One last thing that you absolutely must be aware of is that both Gluten and DAIRY (the two most commonly-reactive foods that we are potentially exposed to all the time) have the ability — JUST LIKE SUGAR OR JUNK CARBS — to be massively addictive (not to mention they contain large amounts of GLUTAMATE). When people have the combination of poor digestion (the most common being NOT ENOUGH STOMACH ACID) and Leaky Gut Syndrome, partially digested food is allowed into the blood stream where the body sees it as a foreign invader and begins mounting Immune System responses against it. If this happens with Gluten, it frequently leads to Autoimmunity (HERE is the mechanism).
The situation gets more complicated because some of these incompletely digested fragments of Gluten or Dairy can (again, in similar fashion to sugar and junk carbs) be as addictive as heroin or morphine. This is because three of these fragments are called gluteomorphin (Gluten Morphine), gliadomorphins (Gliadin Morphine — Gliadin is part of the Gluten molecule), and caseomorphin (Casien Morphine — Casien is milk protein). These morphine-like bind to morphine receptors and act —- well, like morphine. Because heroin (morphine) is a powerful sedative, these folks often have extreme difficulty staying awake after a meal that goes beyond the typical CRASHING BLOOD SUGAR scenario.

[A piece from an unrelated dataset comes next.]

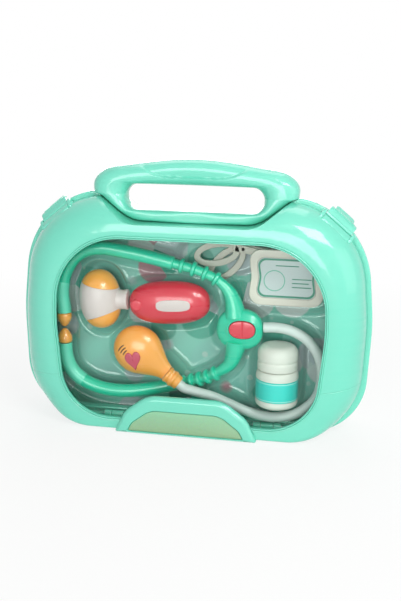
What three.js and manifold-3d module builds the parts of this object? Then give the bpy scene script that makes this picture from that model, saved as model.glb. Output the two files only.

You can often tell the people who have this problem —- they will kill you for a slice of bread or plate of pasta. A study from the July issue of Pharmacology, Biochemistry, and Behavior (Behavioral Effects of Food-Derived Opioid-Like Peptides in Rodents: Implications for Schizophrenia?) addressed this when the authors concluded that, “food-derived peptides can affect rodent behavior.” HERE and HERE are a couple of links that show the ability of Gluten to affect the body in an overtly neurological manner — including SCHIZOPHRENIA. All of which is particularly scary considering that some experts believe that as much as three quarters of the SAD (Standard American Diet) comes from that happy combination of wheat, dairy, and sugar (HERE).

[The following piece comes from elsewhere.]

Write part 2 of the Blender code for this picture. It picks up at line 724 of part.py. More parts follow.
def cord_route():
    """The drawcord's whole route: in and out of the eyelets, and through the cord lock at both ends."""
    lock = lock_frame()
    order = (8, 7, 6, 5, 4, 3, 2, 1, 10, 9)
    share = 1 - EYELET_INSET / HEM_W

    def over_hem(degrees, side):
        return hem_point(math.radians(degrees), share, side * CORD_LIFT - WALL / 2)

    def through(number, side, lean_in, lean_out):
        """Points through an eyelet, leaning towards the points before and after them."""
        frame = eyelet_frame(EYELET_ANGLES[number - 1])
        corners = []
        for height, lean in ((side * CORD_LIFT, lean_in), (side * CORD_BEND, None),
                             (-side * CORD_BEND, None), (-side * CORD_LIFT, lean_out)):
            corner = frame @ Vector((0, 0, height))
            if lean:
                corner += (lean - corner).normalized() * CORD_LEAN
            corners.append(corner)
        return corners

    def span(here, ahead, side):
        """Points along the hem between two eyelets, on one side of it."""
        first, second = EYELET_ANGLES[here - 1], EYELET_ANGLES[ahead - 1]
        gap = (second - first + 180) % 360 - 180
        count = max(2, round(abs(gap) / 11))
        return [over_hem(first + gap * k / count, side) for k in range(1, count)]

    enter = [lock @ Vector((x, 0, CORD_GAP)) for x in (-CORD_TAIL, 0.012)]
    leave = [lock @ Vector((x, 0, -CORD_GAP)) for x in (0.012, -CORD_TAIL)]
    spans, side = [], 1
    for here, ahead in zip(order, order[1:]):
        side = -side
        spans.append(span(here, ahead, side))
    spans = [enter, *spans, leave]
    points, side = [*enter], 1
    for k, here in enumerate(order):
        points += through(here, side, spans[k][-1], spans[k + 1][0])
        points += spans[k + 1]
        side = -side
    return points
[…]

As far as the Glutamate is concerned, both Casien and Gluten contain large amounts, which can be released into the blood stream as free-Glutamate once digested. Take a moment to watch this video by biochemist and mother of five, Dr. Katie Reid, who shows how this process can actually lead to problems like AUTISM or ADHD. As you should be starting to notice, there are any number of mechanisms that Gluten, or the large quantities of processed grains that we Americans consume in such mass quantities, can, and often does lead to health problems.